Mindakis made a stylistic choice by moving the camera so frequently. When DeMeritt moves, we get the scientist/brain metaphor. The camera’s focus represents us, the audience. When the camera moves, DeMeritt must pivot his body to meet the camera again.
Camera angles and POVs don’t exist devoid of metaphor. Is Mindakis saying that Wolfe must pivot to meet us where we are? If so, I don’t think this tactic works. It’s too jarring on the eyes. It disconnects the viewer from the story.
Most science is not sexy like DeMeritt/Wolfe/Gunderson make it sound. It’s boring. I am told by my brilliant wife, who is a lab technician at MIT, that it takes hours of pipetting to produce a successful experiment. Machines exist that can pipette for you but they “cost more than a human,” said my wife. It’s cheaper to have a human or grad student do it.
After the monotonous pipetting comes analysis, loads of math while staring at screens, discussion in white lab coats, running to the lab at 10 PM on a Sunday because a sequencer wet itself, and then, from what I understand, pipetting until one’s wrist falls off. It’s pipetting all the way down.
The DeMeritt/Mindakis/Gunderson trifecta of excitement is what makes the science in The Catastrophist interesting to us mere plebes. Textbook explanations don’t inspire the same rapt attention as DeMeritt’s performance. It’s the artists’ investment in and the simplification of the scientific narrative that keeps us interested in a journey started eons ago and ensures that it remains germane to the present.

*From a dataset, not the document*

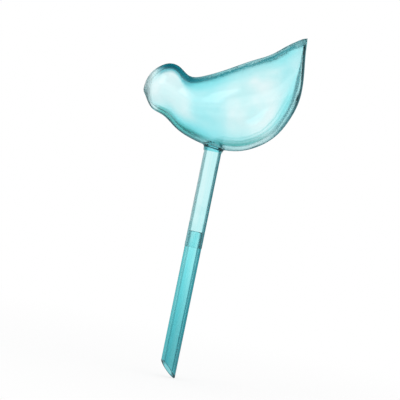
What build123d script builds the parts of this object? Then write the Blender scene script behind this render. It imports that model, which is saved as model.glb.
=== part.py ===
from build123d import *
import os
from typing import NamedTuple

# Bird-shaped watering globe in clear plastic: a hollow bird of two moulded halves, a neck tube
# bonded into its belly, and a spike that plugs into the neck tube and is pushed into the soil.
# Millimetres, +Z up the stem. The origin is on the stem's axis, at the shoulder of the spike
# where the neck tube's rim sits. The beak points to -X, the tail to +X, the left side to -Y.

# Bird, measured in its own level pose, before it leans back on the stem
bird_length = 123.5
bird_height = 84.5
bird_width = 70.0
bird_lean = 11.7
shell_wall = 2.7

# The space inside ends in a point at each end, this far from the tips of beak and tail
beak_inset = 3.0
tail_inset = 14.0

# Joint between the two halves: a lip on the left half laps inside the skin of the right half
lip_depth = 1.6
lip_skin = 1.3
cement_gap = 0.05

# Collar that the two halves form around the neck tube, measured from the stem foot
collar_drop = 3.0
collar_rise = 4.0
collar_wall = 1.2
collar_edge = 0.5
collar_blend = 2.0

# Neck tube
neck_diameter = 13.2
neck_length = 76.5
neck_wall = 1.2
neck_edge_round = 0.4

# Spike
spike_diameter = 12.8
spike_length = 100.0
spike_wall = 2.0
spigot_length = 12.0
spigot_clearance = 0.05
spigot_lead = 0.4
tip_slant = 45.0
tip_turn = 25.0
tip_round = 0.3

# The bird's outline from the side, as shares of its length (from the beak) and its height (from
# the belly). The stem's axis leaves the belly at the stem foot.
beak_tip_shares = (0.0, 0.545)
tail_tip_shares = (1.0, 1.0)
stem_foot_shares = (0.427, 0.029)

# Sections from beak to tail. Each runs from a point of the back line to a point of the belly
# line: along and up for the back, along and up for the belly, then the half width as a share.
section_shares = [
    (0.009, 0.598, 0.012, 0.494, 0.14),
    (0.036, 0.675, 0.030, 0.428, 0.28),
    (0.079, 0.735, 0.058, 0.371, 0.40),
    (0.155, 0.779, 0.121, 0.316, 0.49),
    (0.224, 0.746, 0.191, 0.212, 0.52),
    (0.282, 0.667, 0.276, 0.121, 0.66),
    (0.379, 0.669, 0.382, 0.049, 0.86),
    (0.509, 0.724, 0.515, 0.000, 0.99),
    (0.661, 0.801, 0.661, 0.018, 1.00),
    (0.776, 0.854, 0.797, 0.119, 0.91),
    (0.855, 0.916, 0.891, 0.276, 0.74),
    (0.912, 0.958, 0.953, 0.459, 0.56),
    (0.958, 0.987, 0.980, 0.704, 0.36),
    (0.983, 0.997, 0.991, 0.892, 0.16),
]

# How far the ends of an inset form draw back, as shares of the inset
beak_draw_share = 1.0
tail_draw_share = 2.0

# Sizes that follow from the ones above
neck_radius = neck_diameter / 2
neck_bore_radius = neck_radius - neck_wall
spike_radius = spike_diameter / 2
spike_bore_radius = spike_radius - spike_wall
spigot_radius = neck_bore_radius - spigot_clearance
socket_radius = neck_radius + cement_gap
collar_low = neck_length - collar_drop
collar_high = neck_length + collar_rise


class Section(NamedTuple):
    """One cross-section of the bird: its two ends on the mid-plane and its half width."""

    back: Vector
    belly: Vector
    half_width: float

    @property
    def middle(self):
        return (self.back + self.belly) / 2

    @property
    def height(self):
        return (self.back - self.belly).length


def outline_point(along_share, up_share):
    """A point of the bird's side outline in its level pose, measured from the stem foot."""
    along = (along_share - stem_foot_shares[0]) * bird_length
    up = (up_share - stem_foot_shares[1]) * bird_height
    return Vector(along, 0, up)


def outer_sections():
    """The bird's sections from beak tip to tail tip, with a point at each end."""
    sections = [tip_section(outline_point(*beak_tip_shares))]
    for back_along, back_up, belly_along, belly_up, width_share in section_shares:
        back = outline_point(back_along, back_up)
        belly = outline_point(belly_along, belly_up)
        sections.append(Section(back, belly, width_share * bird_width / 2))
    sections.append(tip_section(outline_point(*tail_tip_shares)))
    return sections


def tip_section(point):
    """An end of the bird, as a section with no size."""
    return Section(point, point, 0)


def inset_tip(tip, neighbour, depth):
    """An end point, moved by depth towards the section beside it."""
    return tip_section(tip.back + (neighbour.middle - tip.back).normalized() * depth)


def inset_sections(sections, depth):
    """The same sections, moved in by depth, square to the outline."""
    inner = [inset_tip(sections[0], sections[1], beak_draw_share * depth)]
    for before, here, after in zip(sections, sections[1:], sections[2:]):
        back_run = (after.back - before.back).normalized()
        belly_run = (after.belly - before.belly).normalized()
        back = here.back + back_run.rotate(Axis.Y, 90) * depth
        belly = here.belly + belly_run.rotate(Axis.Y, -90) * depth
        drawn_in = (here.height - (back - belly).length) / 2
        inner.append(Section(back, belly, here.half_width - drawn_in))
    inner.append(inset_tip(sections[-1], sections[-2], tail_draw_share * depth))
    return inner


def cavity_sections(sections):
    """The sections of the space inside, a wall within the bird. Inset by a wall, the second and
    the last one come too close to the next to loft through, so both are left out."""
    inner = inset_sections(sections, shell_wall)
    inner = [inner[1], *inner[3:-2]]
    beak_end = inset_tip(sections[0], inner[0], beak_inset)
    tail_end = inset_tip(sections[-1], inner[-1], tail_inset)
    return [beak_end, *inner, tail_end]


def bird_form(depth):
    """The bird as a solid, depth inside its outer surface, leaned back on the stem."""
    sections = outer_sections()
    return lofted(inset_sections(sections, depth) if depth else sections)


def cavity_form():
    """The space inside the bird as a solid, leaned back on the stem."""
    return lofted(cavity_sections(outer_sections()))


def lofted(sections):
    """A solid through the sections, from the point at one end to the point at the other."""
    profiles = [Vertex(*sections[0].back)]
    for section in sections[1:-1]:
        rise = section.back - section.belly
        plane = Plane(section.middle, x_dir=rise, z_dir=rise.cross(Vector(0, 1, 0)))
        profiles.append(plane * Ellipse(section.height / 2, section.half_width))
    profiles.append(Vertex(*sections[-1].back))
    return Pos(0, 0, neck_length) * Rot(0, -bird_lean, 0) * loft(profiles)


def rod(radius, low, high):
    """A round rod on the stem's axis."""
    return Pos(0, 0, low) * extrude(Circle(radius), high - low)


def slab(low, high):
    """A slab that takes in the whole bird, from low to high across it."""
    reach = 2 * (bird_length + bird_height)
    return Pos(0, (low + high) / 2, neck_length) * Box(reach, high - low, reach)


def collar():
    """The tapered collar around the neck tube, thin at its lower edge."""
    profile = Polyline(
        (0, collar_low),
        (socket_radius + collar_edge, collar_low),
        (socket_radius + collar_wall, collar_high),
        (0, collar_high),
        close=True,
    )
    return revolve(make_face(Plane.XZ * profile), Axis.Z)


def bird_shell():
    """The whole hollow bird with its collar, before it is parted on the mid-plane."""
    body = bird_form(0) + collar()
    foot_edge = body.edges().filter_by(GeomType.BSPLINE).sort_by_distance((0, 0, neck_length))[0]
    body = fillet(foot_edge, collar_blend)
    cavity = cavity_form() - collar()
    return body - cavity - rod(socket_radius, 0, collar_high + shell_wall)


def bird_halves():
    """The left and right shells, lapped along the joint but for the stretch at the collar."""
    shell = bird_shell()
    round_collar = rod(socket_radius + collar_wall + collar_blend, 0, collar_high + shell_wall)
    lip = (bird_form(lip_skin) - cavity_form()) & slab(0, lip_depth)
    rebate = bird_form(lip_skin - cement_gap) & slab(0, lip_depth + cement_gap)
    left = shell & slab(-bird_width, 0)
    right = shell & slab(0, bird_width)
    return left + (lip - round_collar), right - (rebate - round_collar)


def neck_tube():
    """The plain upper tube of the stem, from the spike's shoulder into the belly."""
    body = rod(neck_radius, 0, collar_high) - rod(neck_bore_radius, 0, collar_high)
    outer_rim = body.edges().group_by(Axis.Z)[0].sort_by(SortBy.RADIUS)[-1]
    return fillet(outer_rim, neck_edge_round)


def tip_cutter():
    """The block beyond the slanted plane that cuts the spike's open tip."""
    reach = 2 * spike_diameter
    block = Box(2 * reach, 2 * reach, reach, align=(Align.CENTER, Align.CENTER, Align.MAX))
    point = Pos(0, 0, -spike_length) * Rot(0, 0, tip_turn) * Pos(spike_radius, 0, 0)
    return point * Rot(0, tip_slant, 0) * block


def soil_spike():
    """The lower tube: a spigot above the shoulder and a slanted open tip."""
    body = rod(spike_radius, -spike_length, 0) + rod(spigot_radius, 0, spigot_length)
    body = chamfer(body.edges().group_by(Axis.Z)[-1], spigot_lead)
    body = body - rod(spike_bore_radius, -spike_length, spigot_length) - tip_cutter()
    cut_face = body.faces().filter_by(GeomType.PLANE).sort_by(Axis.Z)[0]
    return fillet(cut_face.edges(), tip_round)


def main():
    os.makedirs("parts", exist_ok=True)
    left, right = bird_halves()
    pieces = {
        "left_shell": left,
        "right_shell": right,
        "neck_tube": neck_tube(),
        "soil_spike": soil_spike(),
    }
    for name, piece in pieces.items():
        export_step(piece, f"parts/{name}.step")
        print(name, round(piece.volume), "mm3", "valid" if piece.is_valid else "NOT VALID")


main()
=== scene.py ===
"""The looks of a bird-shaped watering globe in clear turquoise plastic, in a plain pale studio.

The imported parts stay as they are, and each one gets its own plastic. Metres, +Z up the stem,
the bird's beak to -X and its left side to -Y, where the camera stands.
"""

import logging
import math
from dataclasses import dataclass
from enum import Enum

import bpy
from mathutils import Euler, Matrix, Vector


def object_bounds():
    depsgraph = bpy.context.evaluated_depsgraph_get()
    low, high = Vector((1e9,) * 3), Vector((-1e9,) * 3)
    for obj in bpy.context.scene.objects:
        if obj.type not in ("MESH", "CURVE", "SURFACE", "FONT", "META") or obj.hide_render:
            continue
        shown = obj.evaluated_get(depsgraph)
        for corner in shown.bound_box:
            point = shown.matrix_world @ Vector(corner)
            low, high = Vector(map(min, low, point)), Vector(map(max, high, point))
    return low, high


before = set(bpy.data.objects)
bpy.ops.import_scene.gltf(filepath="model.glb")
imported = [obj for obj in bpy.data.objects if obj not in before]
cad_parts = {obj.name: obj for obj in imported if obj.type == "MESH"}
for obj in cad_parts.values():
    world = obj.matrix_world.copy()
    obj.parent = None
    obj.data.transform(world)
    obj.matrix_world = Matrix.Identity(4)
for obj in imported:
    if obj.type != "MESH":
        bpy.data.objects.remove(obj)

CAD_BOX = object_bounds()
LOG = logging.getLogger("watering_globe")

Colour = tuple[float, float, float]
Rgba = tuple[float, float, float, float]
Triple = tuple[float, float, float]
Span = tuple[float, float]
Line = tuple[tuple[float, float], ...]
Node = bpy.types.Node
Outputs = bpy.types.NodeOutputs
Socket = bpy.types.NodeSocket
Amount = Socket | float
Tint = Socket | Rgba

MM = 0.001
RISE = (0.0, 1.0)
FALL = (1.0, 0.0)
WHITE = (1.0, 1.0, 1.0)
ROOM = (0.16, 0.38, 0.42)


class Piece(Enum):
    """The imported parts, by the names of their nodes."""

    LEFT_SHELL = "left_shell"
    RIGHT_SHELL = "right_shell"
    NECK_TUBE = "neck_tube"
    SOIL_SPIKE = "soil_spike"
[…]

Summary from the Trinity Rep website: “Virologist Nathan Wolfe, named one of TIME’s 100 Most Influential People in the World for his work tracking viral pandemics, has hunted viruses from the jungles of Cameroon to the basement of the CDC. Hear his story – presented as cinematic digital theatre – as he tracks the threats that come from without and within. A blazingly intelligent, wryly witty, and warm look at the thrill of discovery, whether it’s a new virus or the treasures of your own family.”